In an analysis that was published on her website on Oct 24, Ms Welsh said that Indians were too often ignored in governance and in political analysis.

“How they vote and whether they vote is critical in close races, especially in Johor, Melaka, Perak and Selangor,” she said.

She said that Indian support for PH was one of a handful of critical factors that resulted in them securing victory in 2018, as the swing in support was the largest among Indian voters compared to the other groups.

“Without Indian support, arguably there would not have been a (Pakatan) Harapan government,” she said.

Mr Ibrahim of the Merdeka Center said that the votes of the minorities would make a difference if they came out to vote. He said that many of them did not show up in the recent Melaka and Johor state polls, giving BN the upper hand.
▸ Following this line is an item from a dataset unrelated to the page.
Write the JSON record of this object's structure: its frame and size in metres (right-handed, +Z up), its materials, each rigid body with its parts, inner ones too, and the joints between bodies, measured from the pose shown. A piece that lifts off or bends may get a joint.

“In this particular election, the votes really count because there is so much uncertainty,” he said.  

He said that the presence of three significant coalitions with large bases of support as well as uncertainties over voter turnout makes it difficult to estimate the outcome in terms of the projected number of parliamentary seats.

On the ground, there is no certainty if a large number of minority voters will make their presence felt on polling day.

Mr Augustine Gerad of Damansara, Selangor said: “I am looking forward to the polling because every vote matters, even in a constituency where the majority is almost 30,000 votes.”

The PH supporter was referring to how during previous polls, PH had generally won with a vote majority of close to 30,000 in some urban seats.

Mr Augustine Gerad of Damansara. (Photo: CNA/ Fadza Ishak)

Others are undecided. 

A resident of Batu Pahat, Johor, who only wanted to be known as Wee, 34, is in two minds over whether to travel back to his hometown to cast his ballot, as he reflects on the political maneuvres by the parties over the past two years. 

“Does it really matter if I vote or otherwise, or whoever is in government? How will our lives change for the better? When you are in trouble, who is the one helping out? It is the people, not the politicians or political parties,” said Wee who deals in property and insurance.